**WHAT IS BEING ASKED:** Repeat exactly, and only, the lines below starting at the line that contains "The Blender code" and ending at the line that contains "return [tuple((seat @", inclusive of both.

**SOURCE MATERIAL:**
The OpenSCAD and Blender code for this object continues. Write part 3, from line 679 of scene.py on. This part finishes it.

...

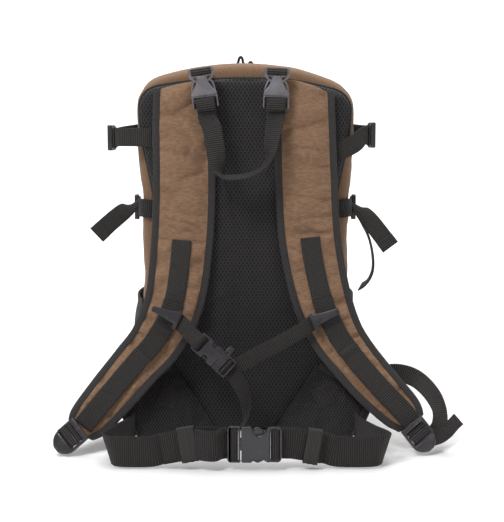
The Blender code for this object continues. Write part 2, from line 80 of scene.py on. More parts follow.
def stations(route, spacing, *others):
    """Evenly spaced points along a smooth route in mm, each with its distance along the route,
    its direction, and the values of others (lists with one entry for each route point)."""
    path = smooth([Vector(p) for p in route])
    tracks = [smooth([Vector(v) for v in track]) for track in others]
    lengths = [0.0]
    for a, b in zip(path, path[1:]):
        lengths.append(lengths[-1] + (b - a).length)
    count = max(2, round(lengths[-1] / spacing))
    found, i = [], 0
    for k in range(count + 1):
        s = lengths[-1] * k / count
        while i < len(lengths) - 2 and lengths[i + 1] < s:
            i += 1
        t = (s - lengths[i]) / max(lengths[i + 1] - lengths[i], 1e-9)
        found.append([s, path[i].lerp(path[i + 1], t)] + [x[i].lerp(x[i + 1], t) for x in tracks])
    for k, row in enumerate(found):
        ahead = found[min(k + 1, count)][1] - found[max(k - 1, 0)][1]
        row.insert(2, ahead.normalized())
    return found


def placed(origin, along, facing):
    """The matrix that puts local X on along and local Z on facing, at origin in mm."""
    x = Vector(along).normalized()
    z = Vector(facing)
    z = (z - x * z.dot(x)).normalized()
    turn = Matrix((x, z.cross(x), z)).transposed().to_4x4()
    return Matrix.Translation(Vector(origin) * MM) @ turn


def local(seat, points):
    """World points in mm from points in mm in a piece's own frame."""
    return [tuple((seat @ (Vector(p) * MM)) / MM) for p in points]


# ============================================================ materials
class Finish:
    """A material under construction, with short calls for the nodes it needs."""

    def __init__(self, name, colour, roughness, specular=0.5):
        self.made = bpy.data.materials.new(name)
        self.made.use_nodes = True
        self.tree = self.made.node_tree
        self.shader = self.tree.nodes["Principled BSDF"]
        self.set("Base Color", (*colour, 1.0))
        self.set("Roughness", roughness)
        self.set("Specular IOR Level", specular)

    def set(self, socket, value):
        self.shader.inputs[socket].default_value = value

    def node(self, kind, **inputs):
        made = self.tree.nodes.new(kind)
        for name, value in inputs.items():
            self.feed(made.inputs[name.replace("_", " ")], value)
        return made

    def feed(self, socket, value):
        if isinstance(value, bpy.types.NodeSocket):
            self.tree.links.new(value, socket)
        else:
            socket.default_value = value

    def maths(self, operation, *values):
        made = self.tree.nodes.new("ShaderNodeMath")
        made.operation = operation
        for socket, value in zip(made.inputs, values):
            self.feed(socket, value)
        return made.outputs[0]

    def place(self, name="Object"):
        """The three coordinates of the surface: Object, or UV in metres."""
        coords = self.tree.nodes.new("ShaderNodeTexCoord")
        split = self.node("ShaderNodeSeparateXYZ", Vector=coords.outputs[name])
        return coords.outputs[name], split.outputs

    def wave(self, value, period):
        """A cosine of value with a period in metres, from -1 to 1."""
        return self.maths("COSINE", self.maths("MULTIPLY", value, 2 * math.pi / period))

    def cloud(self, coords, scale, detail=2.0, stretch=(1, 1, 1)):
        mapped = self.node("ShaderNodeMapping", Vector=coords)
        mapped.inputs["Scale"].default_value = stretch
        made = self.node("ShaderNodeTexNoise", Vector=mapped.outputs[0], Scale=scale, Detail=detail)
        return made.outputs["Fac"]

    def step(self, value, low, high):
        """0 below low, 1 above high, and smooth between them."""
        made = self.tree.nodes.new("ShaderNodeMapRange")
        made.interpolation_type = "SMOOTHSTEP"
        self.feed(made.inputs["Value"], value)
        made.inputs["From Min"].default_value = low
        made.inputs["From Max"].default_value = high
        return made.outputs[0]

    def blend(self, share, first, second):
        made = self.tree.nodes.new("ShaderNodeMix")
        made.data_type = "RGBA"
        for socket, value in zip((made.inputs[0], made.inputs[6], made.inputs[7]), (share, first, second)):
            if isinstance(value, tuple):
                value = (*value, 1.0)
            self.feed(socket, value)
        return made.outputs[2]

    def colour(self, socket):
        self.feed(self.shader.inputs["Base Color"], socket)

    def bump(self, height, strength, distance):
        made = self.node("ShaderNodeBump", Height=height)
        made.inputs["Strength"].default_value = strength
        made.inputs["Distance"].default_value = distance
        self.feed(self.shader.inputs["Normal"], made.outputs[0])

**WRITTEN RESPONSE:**
The Blender code for this object continues. Write part 2, from line 80 of scene.py on. More parts follow.
def stations(route, spacing, *others):
    """Evenly spaced points along a smooth route in mm, each with its distance along the route,
    its direction, and the values of others (lists with one entry for each route point)."""
    path = smooth([Vector(p) for p in route])
    tracks = [smooth([Vector(v) for v in track]) for track in others]
    lengths = [0.0]
    for a, b in zip(path, path[1:]):
        lengths.append(lengths[-1] + (b - a).length)
    count = max(2, round(lengths[-1] / spacing))
    found, i = [], 0
    for k in range(count + 1):
        s = lengths[-1] * k / count
        while i < len(lengths) - 2 and lengths[i + 1] < s:
            i += 1
        t = (s - lengths[i]) / max(lengths[i + 1] - lengths[i], 1e-9)
        found.append([s, path[i].lerp(path[i + 1], t)] + [x[i].lerp(x[i + 1], t) for x in tracks])
    for k, row in enumerate(found):
        ahead = found[min(k + 1, count)][1] - found[max(k - 1, 0)][1]
        row.insert(2, ahead.normalized())
    return found


def placed(origin, along, facing):
    """The matrix that puts local X on along and local Z on facing, at origin in mm."""
    x = Vector(along).normalized()
    z = Vector(facing)
    z = (z - x * z.dot(x)).normalized()
    turn = Matrix((x, z.cross(x), z)).transposed().to_4x4()
    return Matrix.Translation(Vector(origin) * MM) @ turn


def local(seat, points):
    """World points in mm from points in mm in a piece's own frame."""
    return [tuple((seat @ (Vector(p) * MM)) / MM) for p in points]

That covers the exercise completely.